Winner of The Restless Books Prize for New Immigrant Writing, The Body Papers bravely explores Grace Talusan's experiences with sexual abuse, depression, cancer, and life as a Filipino immigrant, supplemented with government documents, medical records, and family photos.
... finely-wrought and eloquent ... The book is visceral, bodily, and throbs with pain and trauma — sexual abuse by a family member, cancer, the phantom-limb ache of an outsider in a foreign land, and later, as an outsider in the homeland ... In less skilled hands, it all might be too much to bear, but Philippines-born Talusan brings us along in spare, specific, sense-rich detail, and reveals, along the way, the power to be found in giving a name to the unnamable, in giving language to subjects and experiences that defy it. Therein, Talusan shows, one can find the possibility of healing what’s happened in the past, as well as moving into the future with gratitude, wisdom, and strength.

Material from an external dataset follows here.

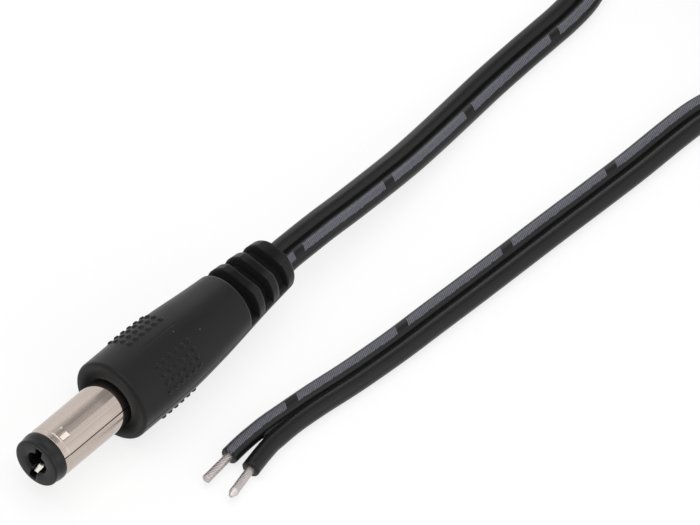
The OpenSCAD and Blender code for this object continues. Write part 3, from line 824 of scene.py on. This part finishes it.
# %% [markdown]
# ## The handle
# The handle is one soft moulding: a straight grip with pips, a curve into a taper, and three slots
# that let its end bend. Its radius depends on the place along the axis and the angle round it.
# Smooth steps blend the forms, and the grid is finer at details.

# %% Handle sizes
GRIP_R, TAIL_R, SHOULDER_ROUND, TAIL_ROUND = 4.55, 2.875, 0.35, 0.5
SHOULDER, GRIP_END, BLEND_L, RELIEF_START, REAR = 11.5, 15.4, 8.0, 29.2, 37.2
RELIEF_SLOT, RELIEF_RIB, SLOTS, RELIEF_FLAT, FLAT_LEAN = 1.5, 1.0, 3, 2.85, 3.5
PIP_R, PIP_H, PIP_PITCH, PIPS, PIP_ROWS, PIP_START = 0.31, 0.18, 0.95, 6, 4, 4.1
ROW_STEP, FIRST_ROW = 12.6, 24.5
COVER_R, SPINE_TOP, SPINE_BOTTOM = 1.55, 0.3, 1.4
# The last of these is no depth: it sets full painted shade on the handle's face at its inner edge
# round the barrel.
LINE_W, PARTING_DEPTH, FACE_RING_SHADE = 0.05, 0.05, 0.7
TOP_LINE_TURN, TOP_LINE_START, TOP_LINE_END, TOP_LINE_DEPTH = -5.5, 15.7, 21.1, 0.035
REAR_BEND, BEND_START, BEND_REACH = 0.18, 25, 9
HOLLOW_END, HOLE_WEB_H = 23.9, 0.3
slot_starts = [RELIEF_START + k * (RELIEF_SLOT + RELIEF_RIB) for k in range(SLOTS)]
taper_slope = 2 * (GRIP_R - TAIL_R) / (2 * (REAR - GRIP_END) - BLEND_L)
blend_r = BLEND_L / np.sin(np.arctan(taper_slope))


def handle_outline(x):
    """Radius of the plain handle: rounded shoulder, straight grip, an arc, the taper and the
    rounded rear edge."""
    into_round = np.clip((SHOULDER + SHOULDER_ROUND - x) / SHOULDER_ROUND, 0, 1)
    shoulder = SHOULDER_ROUND * (1 - np.sqrt(1 - into_round ** 2))
    bend = np.clip(x - GRIP_END, 0, BLEND_L)
    arc = blend_r - np.sqrt(blend_r ** 2 - bend ** 2)
    taper = np.maximum(x - GRIP_END - BLEND_L, 0) * taper_slope
    into_end = np.clip(1 - (REAR - x) / TAIL_ROUND, 0, 1)
    rear_edge = TAIL_ROUND * (1 - np.sqrt(1 - into_end ** 2))
    return GRIP_R - shoulder - arc - taper - rear_edge


def pip_height(x, turn):
    """Height of the grip's pips: each is a flat-topped dome in its cell. Distances from the
    nearest pip are measured along the handle and round it."""
    along_pip = (x - SHOULDER - PIP_START) / PIP_PITCH
    nearest = np.clip(np.round(along_pip), 0, PIPS - 1)
    dx = (along_pip - nearest) * PIP_PITCH
    from_pole = np.abs((turn + 90) % 180 - 90)
    row = np.clip(np.round((from_pole - FIRST_ROW) / ROW_STEP), 0, PIP_ROWS - 1)
    dy = np.radians(from_pole - FIRST_ROW - row * ROW_STEP) * GRIP_R
    return PIP_H * smooth((PIP_R + 0.04 - np.hypot(dx, dy)) / 0.16)


def core_circle(r, sin, cos):
    """Distance from the axis to a circle of radius r round either core's middle, which is y to the
    side: y sin + sqrt(r^2 - (y cos)^2)."""
    return CORE_Y * sin + np.sqrt(np.maximum(r ** 2 - (CORE_Y * cos) ** 2, 0))


def core_outline(turn, outline):
    """Radius of what the slots leave: the cover round the lead, whose top is flat and whose sides
    are round, and the two spines along the sides, which reach the outline."""
    sin, cos = unsigned(turn)
    flat = COVER_R / np.maximum(cos, 1e-6)
    cover = np.where(flat * sin < CORE_Y, flat, core_circle(COVER_R, sin, cos))
    spine_half = np.where(np.cos(np.radians(turn)) > 0, SPINE_TOP, SPINE_BOTTOM)
    spine = np.minimum(spine_half / np.maximum(cos, 1e-6), outline)
    return np.maximum(cover, spine)


def slot_depth(x, edge=0.05):
    """1 inside a slot, 0 on a rib, with the mould's small radius at each edge."""
    return np.max([smooth((x - start) / edge) * smooth((start + RELIEF_SLOT - x) / edge)
                   for start in slot_starts], axis=0)


# %% Handle surface
def handle_radius(x, turn):
    """The whole height field: outline, flats of the strain relief, slots, pips and the fine lines
    where the halves of the mould met."""
    outline = handle_outline(x)
    flats_start = RELIEF_START + RELIEF_SLOT / 2
    flat = RELIEF_FLAT - (x - flats_start) * np.tan(np.radians(FLAT_LEAN))
    flat = flat / np.maximum(unsigned(turn)[1], 1e-6)
    r = np.where(x > flats_start, np.minimum(outline, flat), outline)
    r = r + slot_depth(x) * (core_outline(turn, outline) - r)
    parting = np.exp(-(round_distance(turn % 180, 90, r) / LINE_W) ** 2)
    top_line = (np.exp(-(round_distance(turn, TOP_LINE_TURN, r) / LINE_W) ** 2)
                * smooth((x - TOP_LINE_START) / 0.3) * smooth((TOP_LINE_END - x) / 0.3))
    return r + pip_height(x, turn) - PARTING_DEPTH * parting - TOP_LINE_DEPTH * top_line


def along_samples():
    """Distances along the handle: fine on the pips, at the slots' edges and at both ends."""
    shoulder = SHOULDER + SHOULDER_ROUND * (1 - np.cos(np.linspace(0, np.pi / 2, 7)))
    first_pip = SHOULDER + PIP_START
    pips = np.arange(first_pip - 0.45, first_pip + (PIPS - 1) * PIP_PITCH + 0.5, 0.06)
    slots = [start + edge + inwards * d for start in slot_starts
             for edge, inwards in ((0, 1), (RELIEF_SLOT, -1))
             for d in (0, 0.012, 0.025, 0.038, 0.05)]
    slots += [RELIEF_START + RELIEF_SLOT / 2 + d for d in (-0.02, 0.0, 0.005, 0.015, 0.03)]
    rest = np.concatenate([np.arange(SHOULDER + 0.4, RELIEF_START, 0.45),
                           np.arange(RELIEF_START + 0.2, REAR - TAIL_ROUND, 0.3)])
    rear_edge = REAR - TAIL_ROUND * (1 - np.sin(np.linspace(0, np.pi / 2, 9)))
    x = np.concatenate([shoulder, pips, rest, slots, rear_edge])
    x = np.unique(np.round(x, 4))
    near_pip = (x > pips[0]) & (x < pips[-1])
    return np.array([v for v, n in zip(x, near_pip) if not n or np.min(np.abs(pips - v)) < 1e-3])


def handle_surface():
    """Rows run along the outside from the shoulder to the rear end and back through the hollow
    that the lead, the inner moulding and the barrel's anchor fill."""
    x = along_samples()
    patches = [(pole + side * (FIRST_ROW + 1.5 * ROW_STEP), 24, 0.85)
               for pole in (0, 180) for side in (-1, 1)]
    lines = [(middle, 1.6, 0.4) for middle in (90, 270, TOP_LINE_TURN)]
    turn = turn_samples(3.0, patches + lines)
    r = handle_radius(x[:, None], turn[None])
    outer = around_axis(nose_x + x[:, None], r, turn[None])
    outer[..., 1] += REAR_BEND * smooth((x - BEND_START) / BEND_REACH)[:, None]
    sin, cos = unsigned(turn)
    lead_hole = np.where(sin > 0, core_circle(CORE_R, sin, cos), HOLE_WEB_H)
    hollow = [(REAR, lead_hole), (HOLLOW_END, lead_hole), (HOLLOW_END, FLANGE_R),
              (FLANGE_START, FLANGE_R), (FLANGE_START, ANCHOR_R), (SHOULDER, BARREL_R)]
    inner = np.stack([around_axis(nose_x + hx, hr * np.ones(len(turn)), turn) for hx, hr in hollow])
    # The UV map gets the depth below the outline, from which the finish paints shade into the
    # slots. The last hollow row gets a set value instead, so painted shade also darkens the face
    # towards the barrel.
    depth = handle_outline(x)[:, None] - r
    depth = np.concatenate([depth, np.zeros((len(hollow) - 1, len(turn))),
                            np.full((1, len(turn)), FACE_RING_SHADE)])
    depth = np.pad(depth, ((0, 1), (0, 1)), mode="wrap")
    return np.concatenate([outer, inner]), np.stack([depth, depth], axis=-1)


# %% [markdown]
# ## Soft black moulding
# The handle's plastic is fine-matt: light spreads over it, and it turns paler only where it is
# seen at a grazing angle.

# %% Handle finish and piece
def moulding_finish():
    """Matt black with a fine grain, slow flow marks and sparse dust specks. The UV map holds the
    depth below the outline, and from it the slots and the ring of the face round the barrel get
    painted shade: a near-black colour and a higher roughness."""
    material, tree, shader = finish("handle_moulding", (0.008, 0.008, 0.0083), 0.46,
                                    Specular_IOR_Level=0.2, Sheen_Weight=0.13,
                                    Sheen_Roughness=0.4)
    flow = noise(tree, 1.0, (4, 2, 2))
    black = mix_colors(tree, flow, (0.007, 0.007, 0.0073, 1), (0.0095, 0.0094, 0.0098, 1))
    cells = node(tree, "TexVoronoi", {"Vector": object_place(tree), "Scale": 0.75 / MM})
    speck = between(tree, cells.outputs["Distance"], 0.03, 0.06, 1, 0)
    chosen = between(tree, node(tree, "SeparateColor", {0: cells.outputs["Color"]}).outputs[0],
                     0.80, 0.82, 0, 0.55)
    # Painted shade: the slots and the face round the barrel get a near-black colour and more
    # roughness, by the depth in the UV map.
    painted_shade = between(tree, uv_parts(tree)["X"], 0.1, 0.5, 0, 1)
    black = mix_colors(tree, painted_shade, black, (0.0012, 0.0011, 0.0011, 1))
    color = mix_colors(tree, times(tree, speck, chosen), black, (0.35, 0.34, 0.33, 1))
    satin = between(tree, flow, 0.3, 0.7, 0.42, 0.5)
    coat(tree, shader, color, math_node(tree, "ADD", satin, times(tree, painted_shade, 0.4)),
         noise(tree, 12, detail=5, roughness=0.6), 0.012, 0.45)
    return material


moulding = moulding_finish()
handle_points, handle_shade_depth = handle_surface()
handle = make_piece("handle_body", [{"points": handle_points, "wrap": (True, True),
                                     "uv": handle_shade_depth}], moulding)
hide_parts("handle")

# %% [markdown]
# ## Floor and light
# The plug lies on a white table in even light from large soft boxes. Seen directly, part of the
# table's brightness is its own, so it reads as white while the shadow stays.

# %% Floor
TABLE_Z, TABLE_HALF = -0.00002, 3.0


def bare_material(name):
    """A material and its node tree, which is empty."""
    material = bpy.data.materials.new(name)
    material.use_nodes = True
    material.node_tree.nodes.clear()
    return material, material.node_tree


def seen_directly(tree):
    """1 for rays from the camera, off a mirror-like surface or through glass, and 0 for others."""
    rays = node(tree, "LightPath").outputs
    direct = math_node(tree, "MAXIMUM", rays["Is Camera Ray"], rays["Is Glossy Ray"])
    return math_node(tree, "MAXIMUM", direct, rays["Is Transmission Ray"])


def make_card(name, low, high, z, material):
    """A level rectangle between two corners, at height z."""
    (x0, y0), (x1, y1) = low, high
    mesh = bpy.data.meshes.new(name)
    mesh.from_pydata([(x0, y0, z), (x1, y0, z), (x1, y1, z), (x0, y1, z)], [], [(0, 1, 2, 3)])
    mesh.materials.append(material)
    return new_object(name, mesh)


def table_finish():
    """Diffuse white for the light on the object. Seen directly, a plain glow is mixed in."""
    material, tree = bare_material("table_white")
    white = node(tree, "BsdfDiffuse", {"Color": (0.82, 0.82, 0.82, 1)})
    dim = node(tree, "BsdfDiffuse", {"Color": (0.3, 0.3, 0.3, 1)})
    glow = node(tree, "Emission", {"Color": (1, 1, 1, 1), "Strength": 0.76})
    seen = node(tree, "AddShader", {0: dim.outputs[0], 1: glow.outputs[0]})
    mixed = node(tree, "MixShader", {0: seen_directly(tree), 1: white.outputs[0],
                                     2: seen.outputs[0]})
    node(tree, "OutputMaterial", {"Surface": mixed.outputs[0]})
    return material


table = make_card("table", (-TABLE_HALF, -TABLE_HALF), (TABLE_HALF, TABLE_HALF), TABLE_Z,
                  table_finish())

# %% Lights and world
FLAG_HEIGHT, FLAG_LEVEL = 0.4, 0.45


def soft_box(name, place, size, power):
    """Square area lamp that looks at the plug."""
    data = bpy.data.lights.new(name, "AREA")
    data.energy, data.size = power, size
    lamp = new_object(name, data)
    lamp.location = place
    lamp.rotation_euler = (-Vector(place)).to_track_quat("-Z", "Y").to_euler()


def make_flag(low, high):
    """Grey card that only mirror-like reflections see. It darkens the band above the plug, as the
    gap between two soft boxes does, and neither shades nor lights anything."""
    material, tree = bare_material("flag")
    glow = node(tree, "Emission", {"Color": (FLAG_LEVEL, FLAG_LEVEL, FLAG_LEVEL, 1)})
    node(tree, "OutputMaterial", {"Surface": glow.outputs[0]})
    flag = make_card("flag", low, high, FLAG_HEIGHT, material)
    flag.visible_camera = flag.visible_diffuse = flag.visible_shadow = False
    flag.visible_transmission = flag.visible_volume_scatter = False
    return flag


soft_box("overhead_box", (0.0, 0.05, 0.6), 0.6, 1.5)
soft_box("far_box", (0.47, 0.33, 0.18), 0.25, 0.25)
soft_box("near_box", (0.1, -0.55, 0.3), 0.35, 0.5)
flag = make_flag((0.12, -0.085), (1.2, 0.34))

world = bpy.data.worlds.new("studio")
bpy.context.scene.world = world
world.use_nodes = True
studio = world.node_tree
studio.links.new(between(studio, seen_directly(studio), 0, 1, 0.45, 1.0),
                 studio.nodes["Background"].inputs["Strength"])
studio.nodes["Background"].inputs["Color"].default_value = (1, 1, 1, 1)
bpy.context.scene.view_settings.view_transform = "Standard"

Much of Grace Talusan’s memoir will be familiar to any reader of immigrant narratives. But what renders the book memorable is the author’s unstinting self-portrait. We see Talusan clearly in the present, warts and all, precisely through the stark, lucid representations of herself in the past ... Talusan chronicles that fraught passage from one world, one body, to another, marking with sensitivity how an American life can be both burden and benediction.
... doesn’t track a one-way march to triumph from adversity; Talusan’s essays loop in on themselves, as she retrieves old memories and finds unexpected points of connection ... Talusan describes such experiences with unadorned prose that conveys a startling specificity ... Talusan has the instincts of a storyteller, teasing out her narrative through images and allusion. She writes about her father with tenderness and empathy.